Given request: Both the line containing "for part in" and the line containing "points = [vertex.co" are to be reproduced exactly, along with every line between them, and nothing more.

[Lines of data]
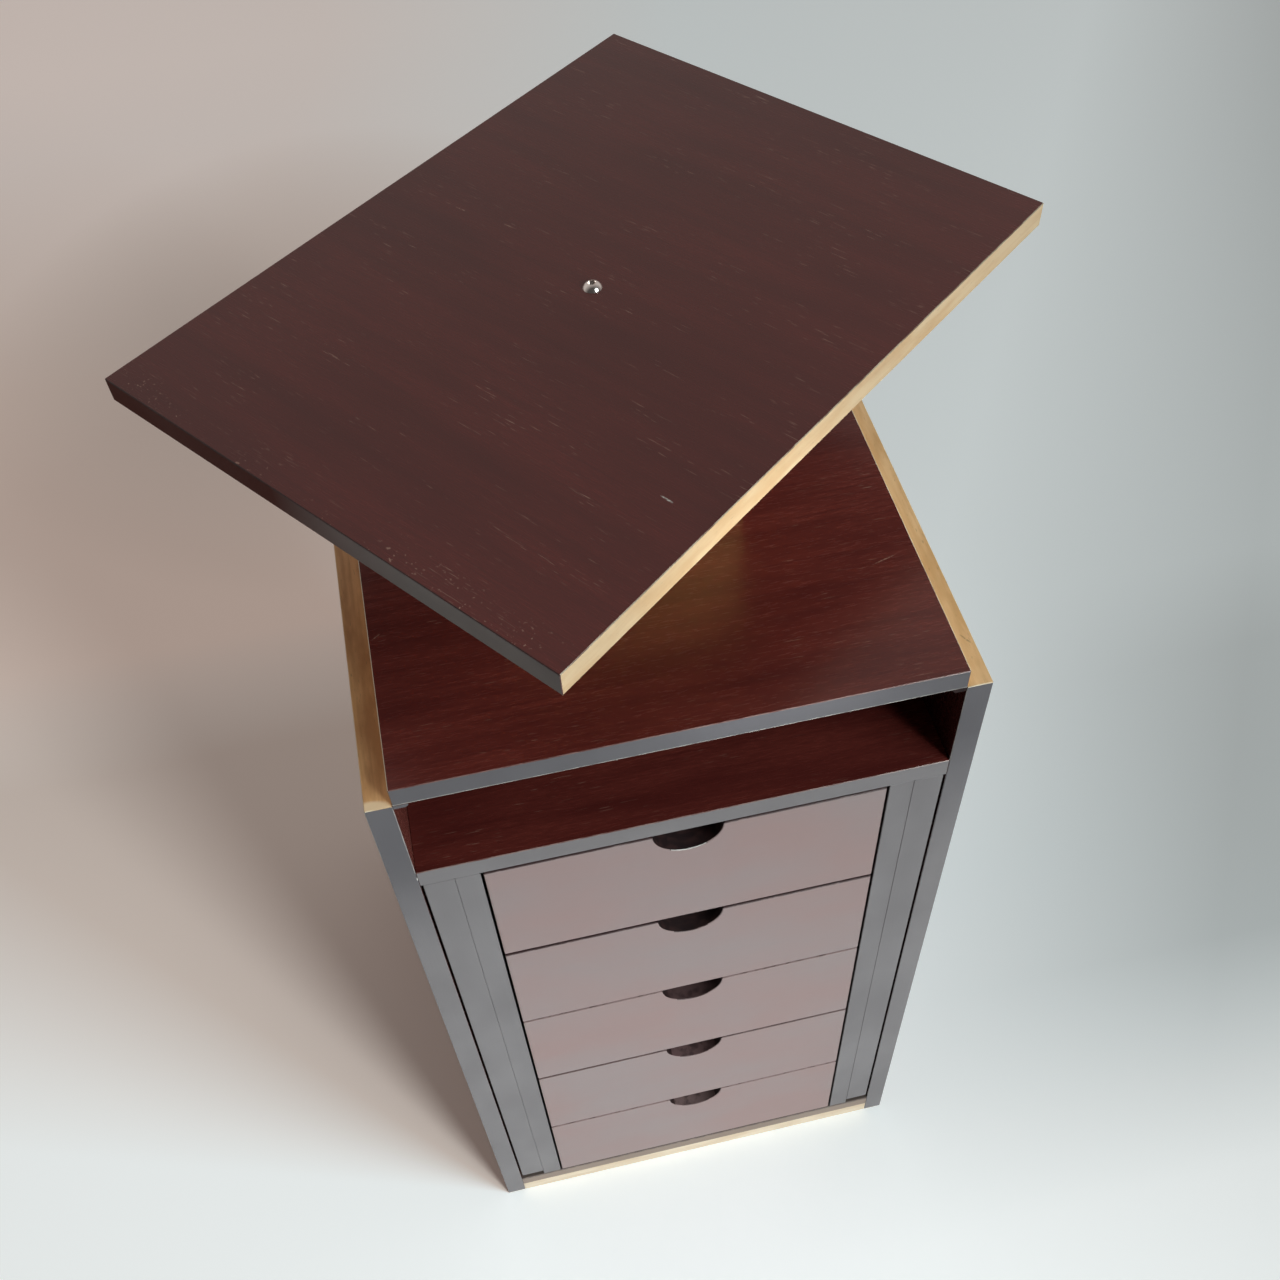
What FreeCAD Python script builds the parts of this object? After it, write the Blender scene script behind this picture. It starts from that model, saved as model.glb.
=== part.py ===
"""A tall narrow chest of five drawers with an open compartment and a swivelling top board.

Frame: millimetres, origin on the floor under the middle of the case, +X to the right,
+Y to the back, +Z up; the drawers face -Y and the top board stands turned, as it is left.
Every sub-part is drawn in its own corner frame, where x, y and z run from its left, front
and lower faces, and is then placed in the chest.
"""
import FreeCAD, Part
import os
import re
import Sketcher

# Every size of the chest, in millimetres; the one angle is in degrees.
SIZES = {
    # Case
    "board": 18.0,
    "case_width": 416.0,
    "case_depth": 500.0,
    "side_height": 796.0,
    "compartment_height": 88.0,
    "back_thick": 6.0,
    "arris": 0.5,
    # Strips that close the space between the drawer bay and the outer sides
    "filler_width": 22.0,
    "filler_gap": 2.0,
    "filler_foot_gap": 9.0,
    # Cleats that carry the fixed top
    "cleat_width": 10.0,
    "cleat_height": 3.5,
    "cleat_bevel": 2.0,
    # Loose tenons in the case joints
    "tenon_thick": 6.0,
    "tenon_width": 40.0,
    "tenon_in_face": 12.0,
    "tenon_in_end": 22.0,
    "tenon_inset": 60.0,
    # Drawer fronts and their gaps
    "front_thick": 18.0,
    "front_side_gap": 2.0,
    "front_over_gap": 2.0,
    "front_under_gap": 1.0,
    "notch_radius": 26.0,
    # Drawer boxes
    "drawer_length": 470.0,
    "wall": 12.0,
    "wall_height": 98.0,
    "wall_lift": 5.0,
    "lap_depth": 10.0,
    "tray_thick": 5.0,
    "tray_lift": 6.0,
    "tray_groove": 4.0,
    "tray_play": 0.4,
    # Runners and the grooves that hang on them
    "runner_height": 14.0,
    "runner_reach": 8.0,
    "runner_setback": 34.0,
    "runner_lift": 42.0,
    "runner_play": 0.3,
    # Swivelling board, its pedestal and its bolt
    "turn": 51.5,
    "swivel_gap": 138.0,
    "pedestal_size": 164.0,
    "washer_thick": 2.0,
    "washer_radius": 20.0,
    "bolt_radius": 4.0,
    "bolt_play": 0.08,
    "bolt_tail": 3.0,
    "head_radius": 6.6,
    "head_height": 4.2,
    "socket_radius": 2.9,
    "socket_depth": 2.4,
    "nut_radius": 7.5,
    "nut_height": 6.5,
    # Screws that hold the pedestal from below
    "screw_radius": 2.0,
    "screw_length": 50.0,
    "screw_head_radius": 4.0,
    "screw_head_height": 2.4,
    "screw_inset": 34.0,
}

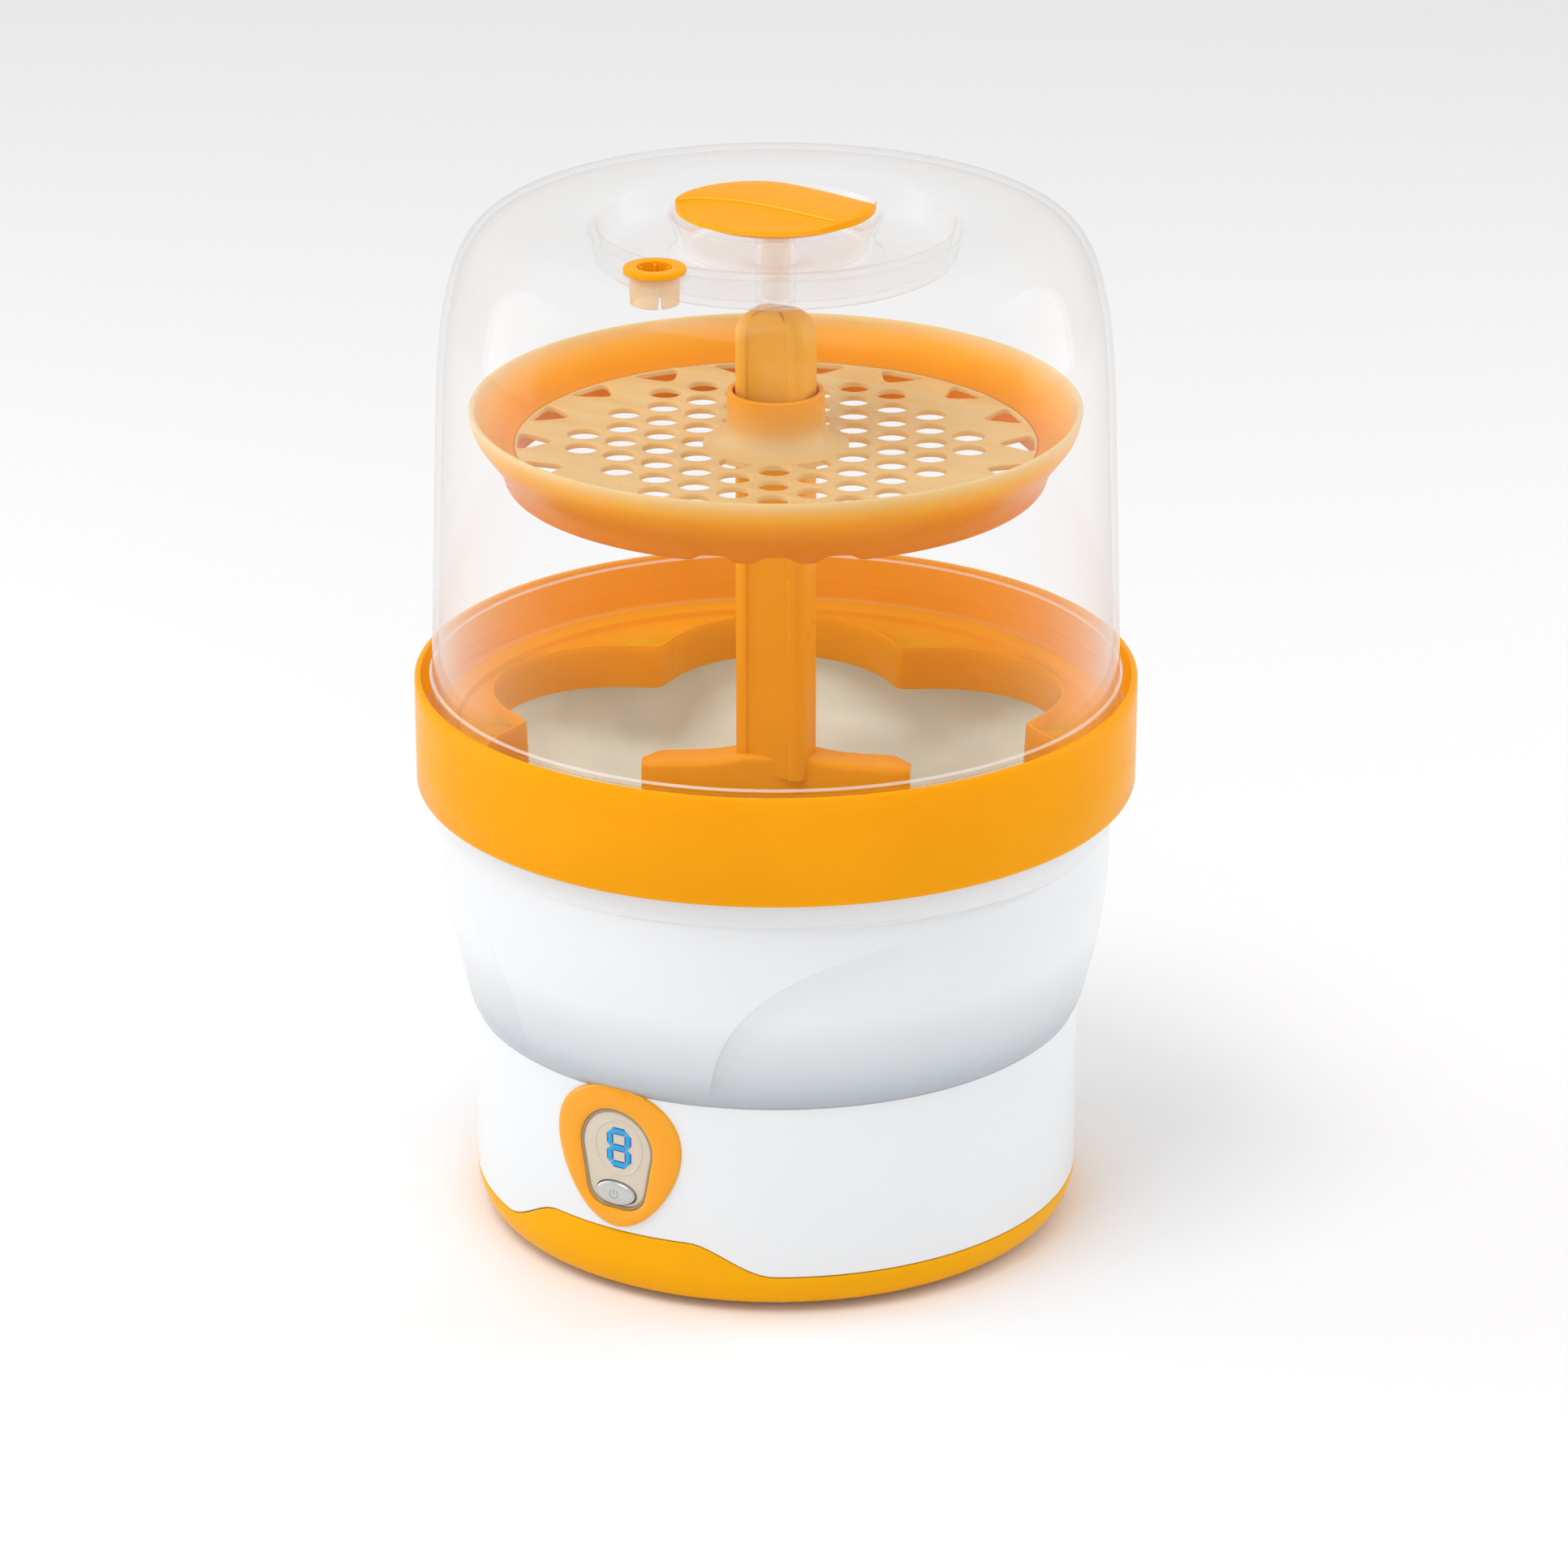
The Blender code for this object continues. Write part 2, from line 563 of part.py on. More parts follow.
def lid_dome(material):
    """The clear lid: tall wall, rounded shoulder, dished top with a cup for the knob, and a boss
    for the knob's stem."""
    cup = [(6.4, 330.6), (6.4, LID_FLOOR_Z + 1), (28.4, LID_FLOOR_Z + 1), (29.4, 326),
           (32.5, 332.5), (33.8, 332.5), (31.0, 326), (30.2, 322.5), (33, LID_FLOOR_Z)]
    outside = [(50.5, LID_FLOOR_Z), (54.4, 322.5), (55.6, 328.6), (58.5, 330.9), (70, 331.5),
               (85.0, 330.8), (93.5, 327.2), (100.3, 318), (104.8, 296), (107.6, 243),
               (110.0, 171), (111.6, 169.0), (111.6, LEDGE_Z + GAP)]
    inside = [(107.9, LEDGE_Z + GAP), (107.9, 171), (105.5, 243), (102.7, 295.5), (98.4, 316.7),
              (92.3, 325.4), (84.6, 328.7), (70, 329.4), (58.8, 328.8), (57.3, 326.6),
              (56.0, 321.2), (50.9, LID_UNDER_Z), (6.4, LID_UNDER_Z), (6.4, LID_BOSS_BOTTOM),
              (KNOB_STEM_R + GAP, LID_BOSS_BOTTOM), (KNOB_STEM_R + GAP, 330.6)]
    lid = turned("lid_dome", cup + outside + inside, material)
    cut(lid, rod("vent_hole", VENT_STEM_R + 0.4, (0, -VENT_RADIUS, 320), (0, -VENT_RADIUS, 340)))
    return lid


def lid_knob(material):
    """The knob: a leaf-shaped grip left standing between a front and a rear scoop on a disc, with
    a stem pressed into the lid's boss."""
    knob = turned("lid_knob", [
        (0, KNOB_TOP), (29.6, KNOB_TOP), (KNOB_R, KNOB_TOP - 1.2), (KNOB_R, KNOB_LIP),
        (24.5, KNOB_BOTTOM), (KNOB_STEM_R, KNOB_BOTTOM), (KNOB_STEM_R, LID_BOSS_BOTTOM), (0, LID_BOSS_BOTTOM)],
        material, on_axis=True)
    scoop = block("knob_scoop", (90, 40, 10), (0, 0, 0))
    scoop.rotation_euler = (radians(9), 0, radians(8))
    scoop.location = Vector((9.5, -32.5, KNOB_TOP + 2.8)) * MM
    cut(knob, scoop, block("rear_scoop", (90, 30, 6), (0, 32, 335.4), yaw=-2))
    return knob


def vent_plug(material):
    """The vent: a flanged, slotted sleeve pushed into the lid, with its flange on top."""
    plug = turned("vent_plug", [
        (5.4, 333.8), (9.4, 333.8), (9.7, 333.3), (9.7, 331.9), (VENT_STEM_R, 331.9),
        (VENT_STEM_R - 0.2, 322.0), (5.6, 322.0)], material, 20)
    plug.location.y = -VENT_RADIUS * MM
    for turn in (45, 135):
        cut(plug, block("vent_slot", (24, 3, 8), (0, -VENT_RADIUS, 324), yaw=turn))
    return plug


# ---------------------------------------------------------------- assembly

for leftover in list(bpy.data.objects):
    bpy.data.objects.remove(leftover)

PARTS = collection("bottle_sterilizer")
CUTTERS = collection("cutters")

ORANGE = plastic("orange plastic", (0.86, 0.38, 0.01), 0.28)
WHITE = plastic("white plastic", (0.86, 0.87, 0.88), 0.25)
CLEAR = plastic("clear polycarbonate", (0.95, 0.96, 0.96), 0.05, alpha=0.25)
BEIGE = plastic("beige plastic", (0.66, 0.58, 0.46), 0.4)
STEEL = plastic("stainless steel", (0.6, 0.6, 0.6), 0.3, 1.0)
DARK = plastic("dark moulding", (0.05, 0.05, 0.055), 0.5)
RUBBER = plastic("rubber", (0.18, 0.18, 0.18), 0.8)
GREEN = plastic("circuit board", (0.03, 0.2, 0.08), 0.5)
SILVER = plastic("silver button", (0.62, 0.62, 0.6), 0.3, 0.8)
BLUE = plastic("digit display", (0.02, 0.25, 0.8), 0.3)

base_tray(ORANGE)
rubber_feet(RUBBER)
lower_housing(WHITE)
upper_housing(WHITE)
base_screws(STEEL)
rating_plate(SILVER)
cord_bush(RUBBER)
reservoir_bowl(BEIGE)
heater_stack(STEEL, RUBBER, DARK)
control_board(GREEN, DARK, STEEL, BEIGE)
heater_leads(RUBBER)
display_group(ORANGE, BEIGE, SILVER, GREEN, DARK, BLUE, STEEL)
bottle_ring(ORANGE)
centre_post(ORANGE)
upper_tray(ORANGE)
lid_dome(CLEAR)
lid_knob(ORANGE)
vent_plug(ORANGE)

for part in PARTS.objects:
    part.data.shade_smooth()
    part.data.set_sharp_from_angle(angle=radians(35))
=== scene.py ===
"""Looks of the steam bottle sterilizer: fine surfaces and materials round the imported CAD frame.

Profiles and sizes are in millimetres and the helpers turn them into metres. +Z is up, the display
faces -Y, and positions are anchored to the boxes of the CAD nodes."""

import json
from math import cos, degrees, exp, hypot, log, pi, radians, sin, sqrt

import bmesh
import bpy
from mathutils import Matrix, Vector


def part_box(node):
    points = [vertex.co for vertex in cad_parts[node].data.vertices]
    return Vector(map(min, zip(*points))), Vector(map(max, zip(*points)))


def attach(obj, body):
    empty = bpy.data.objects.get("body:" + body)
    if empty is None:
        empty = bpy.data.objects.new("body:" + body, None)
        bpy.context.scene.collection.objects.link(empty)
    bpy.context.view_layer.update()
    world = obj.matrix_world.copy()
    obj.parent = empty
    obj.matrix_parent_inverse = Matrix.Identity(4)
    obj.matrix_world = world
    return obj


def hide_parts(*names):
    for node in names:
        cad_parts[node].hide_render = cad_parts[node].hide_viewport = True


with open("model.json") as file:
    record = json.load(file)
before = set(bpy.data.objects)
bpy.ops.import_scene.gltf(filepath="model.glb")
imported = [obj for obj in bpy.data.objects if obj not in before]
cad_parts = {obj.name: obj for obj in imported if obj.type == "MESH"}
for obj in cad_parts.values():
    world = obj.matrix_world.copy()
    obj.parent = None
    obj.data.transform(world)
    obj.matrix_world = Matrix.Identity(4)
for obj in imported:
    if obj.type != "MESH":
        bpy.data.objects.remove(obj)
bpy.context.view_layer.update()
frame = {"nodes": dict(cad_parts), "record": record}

MM = 0.001
AROUND = 192                 # columns round a large turned piece


def span(node):
    """Lowest and highest corner of a CAD node, in millimetres."""
    low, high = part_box(node)
    return low / MM, high / MM


tray_low, tray_high = span("base_tray")
lower_high = span("lower_housing")[1]
upper_low, upper_high = span("upper_housing")
ring_low, ring_high = span("bottle_ring")
bowl_high = span("reservoir_bowl")[1]
post_low, post_high = span("centre_post")
dish_low, dish_high = span("upper_tray")
lid_high = span("lid_dome")[1]
knob_high = span("lid_knob")[1]
vent_low, vent_high = span("vent_plug")
plate_low, plate_high = span("heater_plate")

BODY_R = lower_high.x        # outer radius of the cylinder
WAIST_Z = upper_low.z        # where the bowl meets the cylinder
BOWL_R = upper_high.x
RING_R = ring_high.x
RING_TOP, RING_BOTTOM = ring_high.z, ring_low.z


# ---------------------------------------- mesh helpers

def turns(count):
    """Angles spaced evenly round a full turn."""
    return [2 * pi * i / count for i in range(count)]


def from_front(radius, turn, z):
    """A point at an angle from the display's direction."""
    return (radius * sin(turn), -radius * cos(turn), z)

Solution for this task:
for part in PARTS.objects:
    part.data.shade_smooth()
    part.data.set_sharp_from_angle(angle=radians(35))
=== scene.py ===
"""Looks of the steam bottle sterilizer: fine surfaces and materials round the imported CAD frame.

Profiles and sizes are in millimetres and the helpers turn them into metres. +Z is up, the display
faces -Y, and positions are anchored to the boxes of the CAD nodes."""

import json
from math import cos, degrees, exp, hypot, log, pi, radians, sin, sqrt

import bmesh
import bpy
from mathutils import Matrix, Vector


def part_box(node):
    points = [vertex.co for vertex in cad_parts[node].data.vertices]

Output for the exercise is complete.